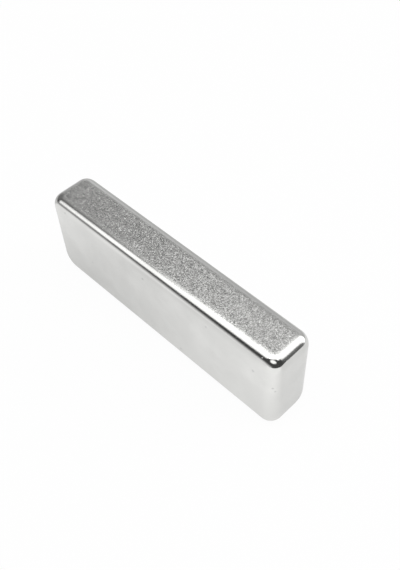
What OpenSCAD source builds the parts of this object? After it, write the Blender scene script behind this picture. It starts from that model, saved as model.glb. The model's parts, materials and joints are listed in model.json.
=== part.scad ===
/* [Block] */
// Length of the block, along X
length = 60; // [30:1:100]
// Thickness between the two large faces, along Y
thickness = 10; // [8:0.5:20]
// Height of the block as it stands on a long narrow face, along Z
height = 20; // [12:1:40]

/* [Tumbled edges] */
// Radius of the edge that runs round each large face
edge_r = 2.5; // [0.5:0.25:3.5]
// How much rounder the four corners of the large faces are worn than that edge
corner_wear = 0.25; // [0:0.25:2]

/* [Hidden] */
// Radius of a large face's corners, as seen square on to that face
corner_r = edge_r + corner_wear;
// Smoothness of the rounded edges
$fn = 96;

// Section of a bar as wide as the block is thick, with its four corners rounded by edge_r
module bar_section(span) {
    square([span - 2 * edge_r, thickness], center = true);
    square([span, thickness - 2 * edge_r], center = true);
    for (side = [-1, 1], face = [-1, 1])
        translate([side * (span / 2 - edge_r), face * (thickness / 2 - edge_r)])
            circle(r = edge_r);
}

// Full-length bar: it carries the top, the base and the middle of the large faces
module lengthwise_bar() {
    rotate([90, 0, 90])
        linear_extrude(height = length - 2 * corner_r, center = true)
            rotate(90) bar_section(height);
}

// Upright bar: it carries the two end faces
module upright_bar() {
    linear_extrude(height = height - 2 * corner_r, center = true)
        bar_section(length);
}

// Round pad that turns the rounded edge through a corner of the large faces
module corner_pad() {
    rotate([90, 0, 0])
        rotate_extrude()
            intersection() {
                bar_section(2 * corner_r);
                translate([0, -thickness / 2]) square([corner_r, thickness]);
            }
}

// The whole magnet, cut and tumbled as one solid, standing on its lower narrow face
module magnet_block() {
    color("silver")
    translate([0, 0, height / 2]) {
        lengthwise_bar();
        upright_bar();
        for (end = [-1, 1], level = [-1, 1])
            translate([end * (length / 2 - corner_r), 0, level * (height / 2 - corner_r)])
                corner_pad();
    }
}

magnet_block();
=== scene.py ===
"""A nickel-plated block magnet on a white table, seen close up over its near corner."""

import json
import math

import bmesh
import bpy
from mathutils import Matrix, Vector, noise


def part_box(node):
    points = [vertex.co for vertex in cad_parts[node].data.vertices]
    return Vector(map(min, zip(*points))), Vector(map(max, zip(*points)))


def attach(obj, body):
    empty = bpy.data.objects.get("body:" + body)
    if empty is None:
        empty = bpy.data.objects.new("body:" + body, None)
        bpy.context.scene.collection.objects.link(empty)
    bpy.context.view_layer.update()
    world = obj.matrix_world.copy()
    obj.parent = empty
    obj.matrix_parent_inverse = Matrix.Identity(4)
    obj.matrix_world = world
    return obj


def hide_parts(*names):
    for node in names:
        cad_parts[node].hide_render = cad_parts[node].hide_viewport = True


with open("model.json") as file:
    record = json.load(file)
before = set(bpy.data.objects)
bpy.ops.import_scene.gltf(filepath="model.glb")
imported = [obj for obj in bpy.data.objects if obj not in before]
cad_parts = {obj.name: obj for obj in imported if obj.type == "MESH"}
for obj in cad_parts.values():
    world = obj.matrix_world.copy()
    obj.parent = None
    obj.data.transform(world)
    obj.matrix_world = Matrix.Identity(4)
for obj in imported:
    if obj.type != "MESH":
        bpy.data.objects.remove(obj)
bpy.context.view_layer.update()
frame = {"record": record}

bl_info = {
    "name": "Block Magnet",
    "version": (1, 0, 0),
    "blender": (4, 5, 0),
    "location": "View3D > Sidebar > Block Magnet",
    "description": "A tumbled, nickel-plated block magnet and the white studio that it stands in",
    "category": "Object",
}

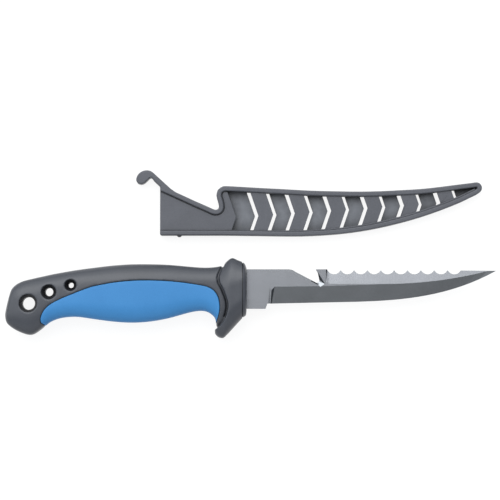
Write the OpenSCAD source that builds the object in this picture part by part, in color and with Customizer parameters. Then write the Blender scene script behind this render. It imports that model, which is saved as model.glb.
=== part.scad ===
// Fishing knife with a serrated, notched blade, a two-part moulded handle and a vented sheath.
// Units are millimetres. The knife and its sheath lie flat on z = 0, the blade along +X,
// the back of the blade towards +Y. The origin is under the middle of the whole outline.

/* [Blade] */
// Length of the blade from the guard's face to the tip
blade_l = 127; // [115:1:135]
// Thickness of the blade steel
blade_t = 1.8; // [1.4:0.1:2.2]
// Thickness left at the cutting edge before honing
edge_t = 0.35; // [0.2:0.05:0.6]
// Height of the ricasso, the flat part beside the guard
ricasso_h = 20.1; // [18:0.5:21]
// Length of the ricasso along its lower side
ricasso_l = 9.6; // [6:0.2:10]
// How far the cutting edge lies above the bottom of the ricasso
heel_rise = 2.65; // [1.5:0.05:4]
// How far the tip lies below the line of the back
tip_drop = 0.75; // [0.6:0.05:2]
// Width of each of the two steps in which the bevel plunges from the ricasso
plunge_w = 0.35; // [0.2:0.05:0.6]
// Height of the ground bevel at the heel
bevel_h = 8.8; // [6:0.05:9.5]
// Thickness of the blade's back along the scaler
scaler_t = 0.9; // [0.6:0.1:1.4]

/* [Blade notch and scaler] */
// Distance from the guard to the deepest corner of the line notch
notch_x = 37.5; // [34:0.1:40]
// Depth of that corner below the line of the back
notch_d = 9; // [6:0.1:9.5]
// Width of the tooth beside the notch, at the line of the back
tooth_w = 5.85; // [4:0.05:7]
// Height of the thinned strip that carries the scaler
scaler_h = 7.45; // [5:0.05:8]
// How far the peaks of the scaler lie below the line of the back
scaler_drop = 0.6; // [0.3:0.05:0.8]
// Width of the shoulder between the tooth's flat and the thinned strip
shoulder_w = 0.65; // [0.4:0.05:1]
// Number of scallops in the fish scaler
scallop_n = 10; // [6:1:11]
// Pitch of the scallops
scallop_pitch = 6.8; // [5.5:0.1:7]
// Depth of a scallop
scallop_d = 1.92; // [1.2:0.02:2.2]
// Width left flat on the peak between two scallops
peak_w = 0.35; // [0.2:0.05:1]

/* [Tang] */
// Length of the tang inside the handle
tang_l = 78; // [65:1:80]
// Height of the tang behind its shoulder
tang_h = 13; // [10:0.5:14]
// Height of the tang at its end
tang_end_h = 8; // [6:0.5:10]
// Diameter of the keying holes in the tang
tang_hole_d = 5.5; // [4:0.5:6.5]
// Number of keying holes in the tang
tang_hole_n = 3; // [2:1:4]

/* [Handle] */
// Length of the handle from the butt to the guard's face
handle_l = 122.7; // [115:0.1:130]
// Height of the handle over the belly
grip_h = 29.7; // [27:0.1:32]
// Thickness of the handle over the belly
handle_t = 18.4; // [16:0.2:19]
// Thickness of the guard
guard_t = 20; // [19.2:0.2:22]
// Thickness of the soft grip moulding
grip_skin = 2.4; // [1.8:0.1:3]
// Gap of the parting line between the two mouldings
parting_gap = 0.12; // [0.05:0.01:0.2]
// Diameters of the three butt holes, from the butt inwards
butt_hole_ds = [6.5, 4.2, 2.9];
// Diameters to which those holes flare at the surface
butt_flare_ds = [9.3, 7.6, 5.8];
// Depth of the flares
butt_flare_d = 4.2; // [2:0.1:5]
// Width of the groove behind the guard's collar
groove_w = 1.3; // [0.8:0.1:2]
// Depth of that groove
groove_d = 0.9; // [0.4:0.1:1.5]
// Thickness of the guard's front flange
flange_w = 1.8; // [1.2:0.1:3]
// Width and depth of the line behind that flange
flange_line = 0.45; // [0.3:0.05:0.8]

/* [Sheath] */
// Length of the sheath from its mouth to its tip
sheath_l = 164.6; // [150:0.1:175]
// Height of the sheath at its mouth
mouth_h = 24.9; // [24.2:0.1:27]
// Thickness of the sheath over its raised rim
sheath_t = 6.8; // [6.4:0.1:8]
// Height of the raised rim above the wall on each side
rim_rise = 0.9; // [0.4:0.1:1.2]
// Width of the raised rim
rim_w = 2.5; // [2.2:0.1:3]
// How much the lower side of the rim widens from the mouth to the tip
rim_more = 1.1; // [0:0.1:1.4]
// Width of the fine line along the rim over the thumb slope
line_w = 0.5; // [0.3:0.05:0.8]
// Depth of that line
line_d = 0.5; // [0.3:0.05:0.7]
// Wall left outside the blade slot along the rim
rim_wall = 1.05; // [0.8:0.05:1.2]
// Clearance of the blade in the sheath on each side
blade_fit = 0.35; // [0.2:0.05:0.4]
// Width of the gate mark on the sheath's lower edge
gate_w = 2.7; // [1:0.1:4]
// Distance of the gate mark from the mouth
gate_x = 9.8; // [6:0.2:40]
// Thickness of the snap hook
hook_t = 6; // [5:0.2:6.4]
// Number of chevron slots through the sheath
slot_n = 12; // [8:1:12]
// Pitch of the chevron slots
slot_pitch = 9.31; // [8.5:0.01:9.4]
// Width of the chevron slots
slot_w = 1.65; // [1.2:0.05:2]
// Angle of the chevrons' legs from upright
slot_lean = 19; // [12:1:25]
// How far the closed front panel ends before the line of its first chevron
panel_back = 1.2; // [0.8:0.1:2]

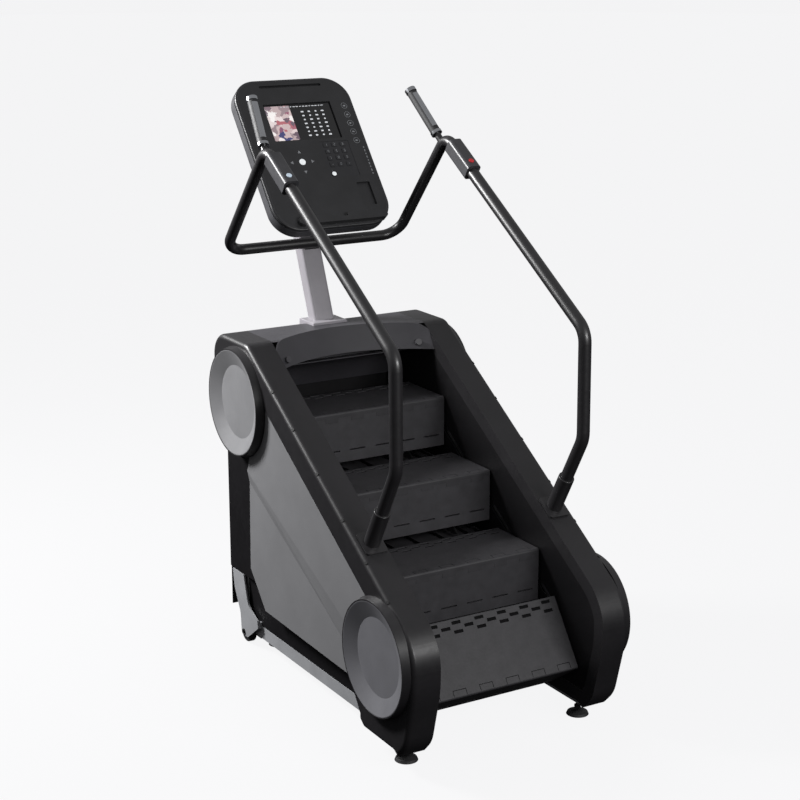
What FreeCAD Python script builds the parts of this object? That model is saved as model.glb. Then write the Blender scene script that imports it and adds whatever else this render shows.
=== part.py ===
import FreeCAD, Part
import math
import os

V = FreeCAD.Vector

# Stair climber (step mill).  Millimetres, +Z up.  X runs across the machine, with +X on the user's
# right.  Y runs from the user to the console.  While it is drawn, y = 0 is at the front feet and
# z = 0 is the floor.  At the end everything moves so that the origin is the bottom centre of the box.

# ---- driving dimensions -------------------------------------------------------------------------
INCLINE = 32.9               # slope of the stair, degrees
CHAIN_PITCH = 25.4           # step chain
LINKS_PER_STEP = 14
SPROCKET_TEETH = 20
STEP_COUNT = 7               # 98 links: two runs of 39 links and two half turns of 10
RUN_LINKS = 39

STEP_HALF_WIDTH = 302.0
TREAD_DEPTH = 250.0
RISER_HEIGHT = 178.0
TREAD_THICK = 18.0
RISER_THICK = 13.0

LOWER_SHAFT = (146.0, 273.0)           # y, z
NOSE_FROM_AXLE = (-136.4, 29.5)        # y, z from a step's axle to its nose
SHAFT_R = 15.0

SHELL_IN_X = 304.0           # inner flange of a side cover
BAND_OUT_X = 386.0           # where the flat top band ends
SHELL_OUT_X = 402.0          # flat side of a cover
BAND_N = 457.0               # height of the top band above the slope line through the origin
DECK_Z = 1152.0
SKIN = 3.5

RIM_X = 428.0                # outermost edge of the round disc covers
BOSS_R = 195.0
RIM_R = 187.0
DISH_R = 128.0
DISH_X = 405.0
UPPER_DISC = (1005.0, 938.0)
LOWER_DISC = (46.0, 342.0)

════

§ **Stated problem**: Output, from the data above, the lines from the line with "lower narrow face" to the line with "points = [vertex.co" exactly as they stand, both ends included and nothing else.

§ **Task solution**:
// The whole magnet, cut and tumbled as one solid, standing on its lower narrow face
module magnet_block() {
    color("silver")
    translate([0, 0, height / 2]) {
        lengthwise_bar();
        upright_bar();
        for (end = [-1, 1], level = [-1, 1])
            translate([end * (length / 2 - corner_r), 0, level * (height / 2 - corner_r)])
                corner_pad();
    }
}

magnet_block();
=== scene.py ===
"""A nickel-plated block magnet on a white table, seen close up over its near corner."""

import json
import math

import bmesh
import bpy
from mathutils import Matrix, Vector, noise


def part_box(node):
    points = [vertex.co for vertex in cad_parts[node].data.vertices]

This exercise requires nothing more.